KIFW
- Sitka, Alaska; United States;
- Broadcast area: Metro Sitka
- Frequency: 1230 kHz
- Branding: 1230 KIFW

Programming
- Format: Full service; classic hits; oldies
- Affiliations: ABC News Radio

Ownership
- Owner: Alaska Broadcast Communications
- Sister stations: KSBZ

History
- First air date: November 24, 1949

Technical information
- Licensing authority: FCC
- Facility ID: 60516
- Class: B
- Power: 1,000 watts unlimited
- Transmitter coordinates: 57°3′25.7″N 135°20′8.4″W﻿ / ﻿57.057139°N 135.335667°W
- Translator: 102.3 K272FV (Sitka)

Links
- Public license information: Public file; LMS;
- Webcast: Listen live; Listen live (MP3);
- Website: www.sitkaradio.com

= KIFW =

KIFW (1230 AM) is a radio station broadcasting a full service format, including classic hits and oldies. Licensed to Sitka, Alaska, United States, the station serves the Alaska Panhandle. The station is owned by Alaska Broadcast Communications, and features programming from ABC News Radio.

The studios for KIFW and its sister station KSBZ are at 611 Lake Street in Sitka.

==Programming==
KIFW airs a "Problem Corner" show where listeners call concerning local issues, among other subjects. KIFW also broadcasts Sitka High School sports games and airs live coverage of the Sitka Salmon Derby. In January 2000, KSBZ switched to a country music format. In 2006, KSBZ switched formats again, this time to an active rock format, before finally settling on a classic rock format a year later.
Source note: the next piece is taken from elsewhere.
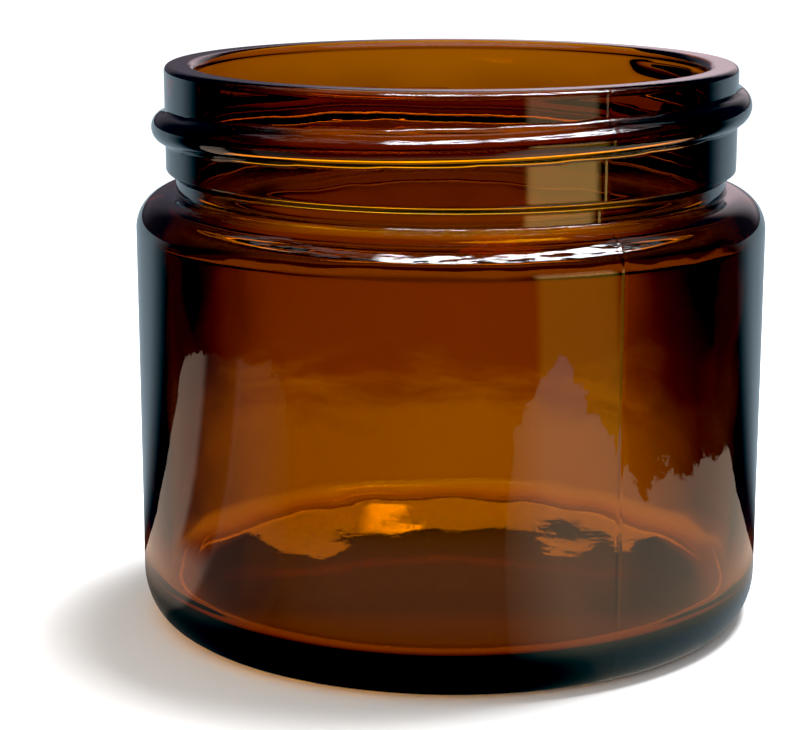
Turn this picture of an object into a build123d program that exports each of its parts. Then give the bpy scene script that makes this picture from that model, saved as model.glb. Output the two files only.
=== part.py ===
from build123d import *
from math import cos, radians, sin, sqrt
import os

os.makedirs("parts", exist_ok=True)

# Everything is in millimetres. The jar stands on z = 0 and its axis is +Z.
# The neck is a standard 53 mm continuous thread finish, six threads to the inch.

# Jar, outside
jar_height = 48.8
body_radius = 27.65
neck_radius = 24.95
thread_radius = 26.15
thread_lead = 25.4 / 6
heel_width = 2.6
heel_height = 4.0
bearing_width = 2.0
push_up = 0.8
shoulder_z = 37.85
shoulder_round = 3.2
groove_radius = 24.1
groove_top = 39.2
land_bottom = 39.75
rim_round = 0.5
lip_round = 0.8

# Jar, inside
bore_radius = 22.3
cavity_radius = 25.55
floor_z = 3.3
floor_round = 1.6
throat_z = 37.4
throat_drop = 2.4
throat_round = 2.0

# Jar thread: a round ridge, one strand, right-handed
ridge_round = 1.4
ridge_start_angle = 40
ridge_start_z = 41.73
ridge_turn = 350
run_out_turn = 15
tip_round = 0.35

# Cap and liner, closed on the jar. They rest open, lifted by a whole number of turns.
liner_gap = 0.05
liner_thickness = 1.0
liner_radius = 26.3
cap_bore_radius = 26.55
cap_outer_radius = 28.0
cap_top_thickness = 1.5
cap_skirt_z = 39.2
cap_edge_round = 0.9
cap_ridge_round = 0.9
cap_ridge_radius = 26.25
cap_ridge_delay = 60
cap_ridge_turn = 360
thread_gap = 0.1
flute_count = 90
flute_round = 0.55
plain_band = 1.8
open_turns = 9

lift = open_turns * thread_lead
ridge_radius = thread_radius - ridge_round
liner_z = jar_height + liner_gap
cap_roof_z = liner_z + liner_thickness + liner_gap
cap_top_z = cap_roof_z + cap_top_thickness

# The cap's ridge runs just under the jar's ridge, one thread_gap clear of it
ridge_drop = sqrt((ridge_round + cap_ridge_round + thread_gap) ** 2 - (cap_ridge_radius - ridge_radius) ** 2)
cap_ridge_start_angle = ridge_start_angle + cap_ridge_delay
cap_ridge_start_z = ridge_start_z + thread_lead * cap_ridge_delay / 360 - ridge_drop


def square_plane(radius, angle, height):
    """A plane square to a thread strand, with its x axis pointing away from the jar's axis."""
    outward = Vector(cos(radians(angle)), sin(radians(angle)), 0)
    along = Vector(-outward.Y * radius, outward.X * radius, thread_lead / radians(360))
    return Plane(origin=outward * radius + Vector(0, 0, height), x_dir=outward, z_dir=along)


def add_ridge(radius, round_radius, tip_radius, start_angle, start_z, turn):
    """Adds one right-handed thread ridge, whose two ends run out into the wall at tip_radius."""
    strand = Edge.make_helix(thread_lead, thread_lead * turn / 360, radius)
    strand = strand.moved(Location((0, 0, start_z), (0, 0, start_angle)))
    with BuildSketch(square_plane(radius, start_angle, start_z)) as section:
        Circle(round_radius)
    sweep(section.sketch, path=strand, is_frenet=True)
    for swept, step in ((0, -run_out_turn), (turn, run_out_turn)):
        end_z = start_z + thread_lead * swept / 360
        tip_z = end_z + thread_lead * step / 360
        with BuildSketch(square_plane(radius, start_angle + swept, end_z)) as end:
            Circle(round_radius)
        with BuildSketch(square_plane(tip_radius, start_angle + swept + step, tip_z)) as tip:
            Circle(tip_round)
        loft([end.sketch, tip.sketch])


# Glass jar: one moulded piece with a thick base and a short neck
with BuildPart() as glass_jar:
    with BuildSketch(Plane.XZ):
        with BuildLine():
            heel_start = body_radius - heel_width
            bearing_start = heel_start - bearing_width
            shoulder_start = body_radius - shoulder_round
            ThreePointArc((0, push_up), (bearing_start / 2, push_up * 0.75), (bearing_start, 0))
            Line((bearing_start, 0), (heel_start, 0))
            EllipticalCenterArc((heel_start, heel_height), heel_width, heel_height, start_angle=-90, arc_size=90)
            Line((body_radius, heel_height), (body_radius, shoulder_z - shoulder_round))
            CenterArc((shoulder_start, shoulder_z - shoulder_round), shoulder_round, 0, 90)
            Polyline(
                (shoulder_start, shoulder_z),
                (groove_radius, shoulder_z),
                (groove_radius, groove_top),
                (neck_radius, land_bottom),
                (neck_radius, jar_height - rim_round),
            )
            CenterArc((neck_radius - rim_round, jar_height - rim_round), rim_round, 0, 90)
            Polyline((neck_radius - rim_round, jar_height), (0, jar_height), (0, push_up))
        make_face()
    revolve(axis=Axis.Z)
    ridge_tip_radius = neck_radius - ridge_round / 2
    add_ridge(ridge_radius, ridge_round, ridge_tip_radius, ridge_start_angle, ridge_start_z, ridge_turn)
    with BuildSketch(Plane.XZ):
        with BuildLine():
            Polyline(
                (0, floor_z),
                (cavity_radius, floor_z),
                (cavity_radius, throat_z - throat_drop),
                (bore_radius, throat_z),
                (bore_radius, jar_height),
                (0, jar_height),
                close=True,
            )
        make_face()
        fillet(vertices().sort_by(Axis.Y)[0:2].sort_by(Axis.X)[-1], floor_round)
        fillet(vertices().filter_by_position(Axis.Y, throat_z - throat_drop - 1, throat_z + 1), throat_round)
    revolve(axis=Axis.Z, mode=Mode.SUBTRACT)
    top_circles = edges().filter_by(GeomType.CIRCLE).group_by(Axis.Z)[-1]
    fillet(top_circles.sort_by(SortBy.RADIUS)[0], lip_round)

# Liner: a soft disc that the cap presses on the rim
with BuildPart() as cap_liner:
    with BuildSketch(Plane.XY.offset(liner_z + lift)):
        Circle(liner_radius)
    extrude(amount=liner_thickness)

# Cap: a flat top and a fluted skirt, with the mating ridge inside the skirt
with BuildPart() as screw_cap:
    with BuildSketch(Plane.XZ):
        with BuildLine():
            Polyline(
                (0, cap_roof_z + lift),
                (cap_bore_radius, cap_roof_z + lift),
                (cap_bore_radius, cap_skirt_z + lift),
                (cap_outer_radius, cap_skirt_z + lift),
                (cap_outer_radius, cap_top_z + lift),
                (0, cap_top_z + lift),
                close=True,
            )
        make_face()
        fillet(vertices().group_by(Axis.Y)[-1].sort_by(Axis.X)[-1], cap_edge_round)
    revolve(axis=Axis.Z)
    cap_tip_radius = cap_bore_radius + cap_ridge_round / 2
    add_ridge(
        cap_ridge_radius,
        cap_ridge_round,
        cap_tip_radius,
        cap_ridge_start_angle,
        cap_ridge_start_z + lift,
        cap_ridge_turn,
    )
    with BuildSketch(Plane.XY.offset(cap_skirt_z + lift)):
        with PolarLocations(cap_outer_radius, flute_count):
            Circle(flute_round)
    extrude(amount=cap_top_z - plain_band - cap_skirt_z, mode=Mode.SUBTRACT)

glass_jar.part.label = "glass_jar"
cap_liner.part.label = "cap_liner"
screw_cap.part.label = "screw_cap"
export_step(glass_jar.part, "parts/glass_jar.step")
export_step(cap_liner.part, "parts/cap_liner.step")
export_step(screw_cap.part, "parts/screw_cap.step")
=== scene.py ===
"""Looks for the amber cream jar: moulded glass, a black screw cap and its foam liner, on a pale floor.

The cap and the liner keep their CAD shapes and get materials. The glass jar is one closed skin turned from
the jar's profile, with the thread, the parting lines and slightly uneven walls. The floor and the room are
plain and pale to the camera. Seen through the glass or mirrored in it they are a painted studio, which
turns with the camera.

The jar's dimensions are in millimetres. Every other length is in metres, and angles are in degrees. The jar
stands on z = 0 and its axis is +Z.
"""

import math

import bpy
import numpy as np
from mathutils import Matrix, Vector, noise


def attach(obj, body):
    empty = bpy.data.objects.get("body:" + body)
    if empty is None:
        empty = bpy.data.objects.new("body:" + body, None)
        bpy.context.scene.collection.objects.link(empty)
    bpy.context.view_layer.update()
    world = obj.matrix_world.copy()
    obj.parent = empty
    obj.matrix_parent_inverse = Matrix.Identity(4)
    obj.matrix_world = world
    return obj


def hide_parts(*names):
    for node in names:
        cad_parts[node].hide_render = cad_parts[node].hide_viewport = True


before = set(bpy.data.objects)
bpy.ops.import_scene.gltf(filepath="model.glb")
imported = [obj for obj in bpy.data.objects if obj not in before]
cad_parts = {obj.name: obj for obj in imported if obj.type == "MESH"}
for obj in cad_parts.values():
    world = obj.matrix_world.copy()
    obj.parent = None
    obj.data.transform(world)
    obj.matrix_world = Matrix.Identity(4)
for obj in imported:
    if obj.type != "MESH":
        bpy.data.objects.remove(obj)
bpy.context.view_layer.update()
MM = 0.001

# Jar, outside
JAR_HEIGHT = 48.8
BODY_RADIUS = 27.65
HEEL_WIDTH = 2.6
HEEL_HEIGHT = 4.0
PUSH_UP = 0.8
BEARING_RADIUS = 23.0
WALL_BOTTOM = 4.4
WALL_TOP = 34.55
SHOULDER_Z = 37.85
SHOULDER_ROUND = 3.2
GROOVE_RADIUS = 24.1
GROOVE_TOP = 39.2
NECK_RADIUS = 24.95
LAND_BOTTOM = 39.75
RIM_ROUND = 0.5

# Jar, inside
LIP_ROUND = 0.8
BORE_RADIUS = 22.3
THROAT_TOP = 37.4
THROAT_BOTTOM = 35.0
THROAT_ROUND = 2.0
CAVITY_RADIUS = 25.55
FLOOR_Z = 3.3
FLOOR_ROUND = 1.6
FLAT_FLOOR_RADIUS = 23.6

# Thread: one round right-handed ridge that runs out into the neck at both ends
THREAD_LEAD = 25.4 / 6
THREAD_RADIUS = 26.15
THREAD_ROUND = 1.4
THREAD_START_ANGLE = 40.0
THREAD_START_Z = 41.73
THREAD_TURN = 350.0
RUN_OUT_TURN = 15
RUN_OUT_BLEND = 22
THREAD_ZONE_BOTTOM = 40.2
THREAD_ZONE_TOP = 48.5
THREAD_ROOT_DEPTH = 0.3

# The mould's two parting lines, opposite each other. The far one is nearly flat.
SEAM_ANGLE = 299.7
SEAM_HEIGHT = 0.016
FAR_SEAM_HEIGHT = 0.003
SEAM_HALF_WIDTH = 0.3

# Unevenness of the moulded glass, as (height, grain). Inside, it fades out at the rim and in mid-floor.
OUTER_RIPPLE = (0.012, 9)
WALL_RIPPLE = (0.09, 11)
FINE_WALL_RIPPLE = (0.03, 4)
FLOOR_RIPPLE = (0.007, 12)
RIM_CALM_DEPTH = 8
FLOOR_CALM_RADIUS = 8
STEADY_RADIUS = 12
WALL_FOOT_HEIGHT = 5

# Mesh spacing: millimetres along the profile, degrees round it
DISH_STEPS = 40
ARC_STEPS = 24
FILLET_STEPS = 9
WALL_SPACING = 0.8
FLOOR_SPACING = 0.6
NECK_SPACING = 0.2
COLUMN_STEP = 0.8
SEAM_COLUMN_STEP = 0.15
SEAM_COLUMN_REACH = 1.2


def arc(centre, radii, start, end, steps):
    """Points of an ellipse's arc as (radius, height) pairs."""
    angles = np.radians(np.linspace(start, end, steps))
    return list(zip(centre[0] + radii[0] * np.cos(angles), centre[1] + radii[1] * np.sin(angles)))


def straight(start, end, spacing):
    """Points from start to end, both included, no further apart than spacing."""
    steps = max(2, int(math.dist(start, end) / spacing) + 2)
    return list(zip(np.linspace(start[0], end[0], steps), np.linspace(start[1], end[1], steps)))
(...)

The station formerly broadcast adult contemporary music. In January 2020, KIFW transferred all its adult contemporary programming over to KSBZ which relaunched as a hot adult contemporary radio station, rebranding as "Mix 103"; KIFW meanwhile inherited KSBZ's former classic rock programming with a classic hits format, continuing to be known on-air as The Sound of Sitka.